Brief:
Below are the records; collect from them each line containing the string "part".

— START —

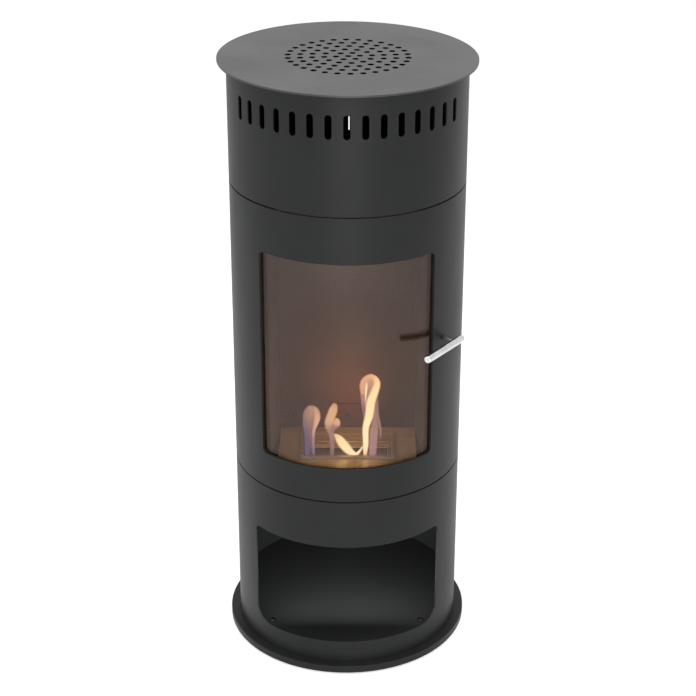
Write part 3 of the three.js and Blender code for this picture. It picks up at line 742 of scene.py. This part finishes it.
def door_fold():
    """The folded edge on the free side of the door."""
    low = (-SKIN, -(INNER_R + FOLD_ROOT), DOOR_Z[0] + FOLD_MARGIN)
    high = (0, -(INNER_R - FOLD_DEPTH), DOOR_Z[1] - FOLD_MARGIN)
    bm = bmesh.new()
    bmesh.ops.create_cube(bm, size=1)
    bmesh.ops.scale(bm, verts=bm.verts, vec=tuple(b - a for a, b in zip(low, high)))
    bmesh.ops.translate(bm, verts=bm.verts, vec=tuple((a + b) / 2 for a, b in zip(low, high)))
    softened(bm, FINE_EDGE)
    return finished(rotated(bm, DOOR_HALF), "door_fold")


def make_door(window):
    skin = bent_sheet("door_skin", [band(-DOOR_HALF, DOOR_HALF, *DOOR_Z), window], BODY_R, SKIN, SKIN_EDGE)
    dress(joined("door_skin", skin, door_fold()), PAINT, "paint", "door", "door_shell")


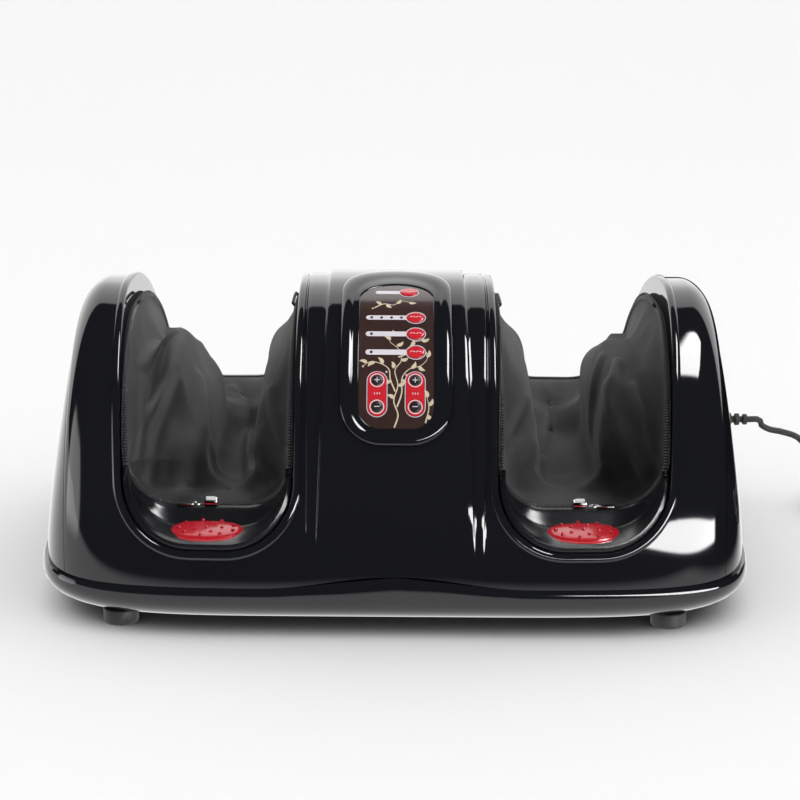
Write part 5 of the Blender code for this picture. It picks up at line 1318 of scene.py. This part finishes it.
# Console: flat pieces are drawn in (x, distance from the crest, height) and bent over the console
def console_table():
    s = sizes()
    steps = 1200
    angles = [HALF_TURN * (0.75 - 0.75 * i / steps) for i in range(steps + 1)]
    places = [Vector(arch(angle, s.band)) for angle in angles]
    lengths = [0.0]
    for a, b in zip(places, places[1:]):
        lengths.append(lengths[-1] + (b - a).length)
    crest = min(range(steps + 1), key=lambda i: abs(angles[i] - QUARTER_TURN))
    return angles, [value - lengths[crest] for value in lengths]


CONSOLE = {}


def from_top(distance, lift=0.0):
    """Place on the console at a distance down the front from its crest."""
    if not CONSOLE:
        CONSOLE["angles"], CONSOLE["lengths"] = console_table()
    angles, lengths = CONSOLE["angles"], CONSOLE["lengths"]
    low, high = 0, len(lengths) - 1
    while high - low > 1:
        middle = (low + high) // 2
        if lengths[middle] < distance:
            low = middle
        else:
            high = middle
    share = (distance - lengths[low]) / (lengths[high] - lengths[low])
    return arch(angles[low] + (angles[high] - angles[low]) * share, sizes().band + lift)


def bent(x, distance, lift):
    y, z = from_top(distance, lift)
    return Vector((x, y, z))


def plate_outline(half, top, bottom, arch_rise, radius, fine=14):
    """Closed outline with an arched top and rounded lower corners."""
    low, start, around = bottom - radius, top + arch_rise, 3 * fine
    turns = [HALF_TURN * i / around for i in range(around + 1)]
    return (arc(half - radius, low, radius, 0.0, QUARTER_TURN, fine)
            + between((half - radius, bottom), (radius - half, bottom), 8)
            + arc(radius - half, low, radius, QUARTER_TURN, QUARTER_TURN, fine)
            + between((-half, low), (-half, start), 24)
            + [(-half * math.cos(turn), start - arch_rise * math.sin(turn)) for turn in turns]
            + between((half, start), (half, low), 24))


# The rim's section: how far out of the panel's edge, and how high
BEZEL_REACH = 0.0102
BEZEL = ((BEZEL_REACH, 0.0002), (BEZEL_REACH, 0.0012), (0.0098, 0.0020), (0.0088, 0.0029), (0.0074, 0.0036),
         (0.0058, 0.0038), (0.0044, 0.0036), (0.0032, 0.0031), (0.0024, 0.0027), (0.0012, 0.0028), (0.0, 0.0029),
         (-0.0008, 0.0030), (-0.0013, 0.0028), (-0.0015, 0.0022), (-0.0015, 0.0016))


def bent_fill(name, outline, low, high):
    """A thin plate inside an outline, bent over the console."""
    shape = bmesh.new()
    for height, upward in ((low, False), (high, True)):
        loop = [shape.verts.new((x, y, height)) for x, y in outline]
        face = shape.faces.new(loop)
        face.normal_update()
        if (face.normal.z > 0) != upward:
            face.normal_flip()
    shape.verts.ensure_lookup_table()
    count = len(outline)
    for i in range(count):
        j = (i + 1) % count
        shape.faces.new((shape.verts[i], shape.verts[j], shape.verts[count + j], shape.verts[count + i]))
    lows = min(y for _, y in outline)
    highs = max(y for _, y in outline)
    cuts = max(1, int((highs - lows) / 0.003))
    for i in range(1, cuts):
        geometry = shape.verts[:] + shape.edges[:] + shape.faces[:]
        bmesh.ops.bisect_plane(shape, geom=geometry, dist=0.000002,
                               plane_co=(0, lows + (highs - lows) * i / cuts, 0), plane_no=(0, 1, 0))
    bmesh.ops.triangulate(shape, faces=[face for face in shape.faces if len(face.verts) > 4])
    for vertex in shape.verts:
        x, y, height = vertex.co
        vertex.co = bent(x, y, height)
    return solid(name, shape, 40, True)


def oval(column, row, half_width, half_height, count=40):
    return [(column + half_width * u, row + half_height * v) for u, v in ring_points(1.0, count)]


def pill(column, top, bottom, half, count=16):
    """A capsule outline that stands upright."""
    low, high, left, right = bottom - half, top + half, column - half, column + half
    return (arc(column, low, half, 0.0, HALF_TURN, count) + between((left, low), (left, high), 10)
            + arc(column, high, half, HALF_TURN, HALF_TURN, count) + between((right, high), (right, low), 10))


def bar(left, right, row, half, count=10):
    """A bar outline with a rounded left end."""
    return ([(right, row - half), (right, row + half)]
            + arc(left + half, row, half, QUARTER_TURN, HALF_TURN, count))


def ring_band(name, outer, inner, low, high):
    """A thin band between two outlines with equal counts, bent over the console."""
    rings = [[bent(x, y, low) for x, y in outer], [bent(x, y, high) for x, y in outer],
             [bent(x, y, high) for x, y in inner], [bent(x, y, low) for x, y in inner]]
    return hoop(name, rings, 40, True)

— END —

Result of the exercise:
Write part 3 of the three.js and Blender code for this picture. It picks up at line 742 of scene.py. This part finishes it.
Write part 5 of the Blender code for this picture. It picks up at line 1318 of scene.py. This part finishes it.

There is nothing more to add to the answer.